Performance depends heavily on:

  • Correct system sizing
  • Accurate load-profile analysis
  • Thermal management design
  • Control logic and integration with solar and grid

From experience, many underperforming storage projects fail not because batteries were expensive, but because systems were poorly designed or incorrectly applied.

Batteries are not plug-and-play appliances.
They are long-life infrastructure assets.

What This Means for Businesses and Institutions

For commercial and industrial users, declining storage costs unlock meaningful opportunities:

  • Improved energy resilience
  • Reduced exposure to grid volatility
  • Higher utilisation of solar assets
  • More predictable operating expenses

However, the real advantage goes to organisations that treat storage as part of an integrated energy system, not a standalone product.

System-Level Impact: Grids, Cities, and Decentralisation

At scale, affordable stationary storage has broader implications:

  • Smoother peak demand profiles
  • Better renewable energy integration
  • Reduced strain on grid infrastructure
  • Increased resilience at the local level

This is how decentralised energy systems mature — through disciplined engineering, not just falling prices.

The Risk of Rapid Adoption Without Discipline

Rapid cost declines can also introduce new risks.

Without proper planning and standards, we see:

  • Oversized or undersized systems
  • Safety compromises
  • Shortened battery lifespans
  • Assets that fail to meet performance expectations

As storage adoption accelerates, engineering discipline becomes more important, not less.

The Real Takeaway

Falling battery prices are an enabler — not a guarantee.

They expand what is technically and economically possible, but long-term value is created only when systems are designed responsibly, integrated intelligently, and monitored consistently over time.

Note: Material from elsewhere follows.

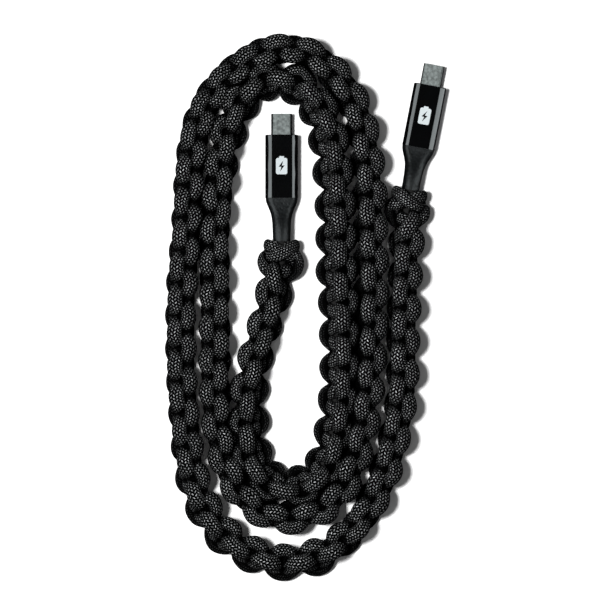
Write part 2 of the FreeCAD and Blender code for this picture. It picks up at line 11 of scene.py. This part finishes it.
import bpy
import numpy as np
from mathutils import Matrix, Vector


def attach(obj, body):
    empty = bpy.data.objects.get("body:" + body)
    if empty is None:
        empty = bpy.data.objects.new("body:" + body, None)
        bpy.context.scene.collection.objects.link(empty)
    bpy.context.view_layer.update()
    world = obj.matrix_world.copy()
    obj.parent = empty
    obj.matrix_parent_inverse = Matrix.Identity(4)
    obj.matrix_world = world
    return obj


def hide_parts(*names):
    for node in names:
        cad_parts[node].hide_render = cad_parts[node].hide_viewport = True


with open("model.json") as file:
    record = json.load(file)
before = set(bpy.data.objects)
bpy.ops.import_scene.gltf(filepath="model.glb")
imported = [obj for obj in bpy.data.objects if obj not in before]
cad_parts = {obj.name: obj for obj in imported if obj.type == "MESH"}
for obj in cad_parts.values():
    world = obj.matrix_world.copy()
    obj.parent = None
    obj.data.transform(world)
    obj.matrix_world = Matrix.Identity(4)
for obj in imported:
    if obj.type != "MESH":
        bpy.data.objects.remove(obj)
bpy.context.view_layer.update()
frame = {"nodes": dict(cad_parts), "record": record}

MM = 0.001
BODY = "cable"
rng = random.Random(11)


# ---------------------------------------------------------------- camera

VIEW_CENTRE = (7.3, -53.1)      # what the camera looks straight down on
VIEW_WIDTH = 238.2
CAMERA_HEIGHT = 1500.0
PLANE_HEIGHT = 5.0              # the height at which the view is VIEW_WIDTH wide
SENSOR = 36.0

camera_data = bpy.data.cameras.new("camera")
camera_data.sensor_width = SENSOR
camera_data.lens = SENSOR * (CAMERA_HEIGHT - PLANE_HEIGHT) / VIEW_WIDTH
camera_data.clip_end = 10.0
camera = bpy.data.objects.new("camera", camera_data)
camera.location = (VIEW_CENTRE[0] * MM, VIEW_CENTRE[1] * MM, CAMERA_HEIGHT * MM)
bpy.context.scene.collection.objects.link(camera)
bpy.context.scene.camera = camera


# ---------------------------------------------------------------- the cable's route

EXIT_HEIGHT = 5.75
LEAD_HEIGHT = 6.5
REST_HEIGHT = 7.25
# (x, y) in millimetres from the first plug to the second, as in the part's own source.
ROUTE = [
    (-2.5, -49), (-8, -67), (-13, -86), (-13.5, -102),
    (-12, -115.5), (-6.5, -124.5), (3.5, -128), (13, -124.5), (18.5, -115.5),
    (21.5, -99), (22.5, -72), (20.5, -40), (20.5, -12), (18, 12),
    (13.5, 25), (7.5, 31.5), (-1, 35), (-9.5, 33), (-16, 25.5),
    (-21, 12.5), (-24.5, -5), (-26.5, -30), (-26, -62), (-26.5, -92), (-23.5, -113),
    (-17.5, -129), (-6.5, -138), (4, -140), (16, -136), (25.5, -127),
    (30.5, -112), (34.5, -92), (36.5, -64), (36.3, -32), (35.5, -4), (32.5, 17),
    (25.5, 33), (14, 44), (1, 48), (-12, 44), (-24, 34.5),
    (-33, 20.5), (-36.5, 3), (-37.5, -20), (-40, -52), (-39.8, -80), (-38, -104),
    (-35, -125), (-27.5, -141), (-16, -151.5), (-1, -157), (14, -155), (26, -146),
    (36, -133), (43, -114.5), (48, -91), (48.4, -64), (49.6, -43), (49.9, -28),
]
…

The future of energy storage will not be decided by price curves alone.
It will be decided by how well technology is translated into real-world systems.

Final Perspective

Battery storage is moving from the margins of energy planning to its centre.

As this transition accelerates, organisations that prioritise system design, performance, and lifecycle thinking will benefit most — while those chasing low prices alone may struggle with underperforming assets.

Technology opens the door.
Engineering determines what happens next.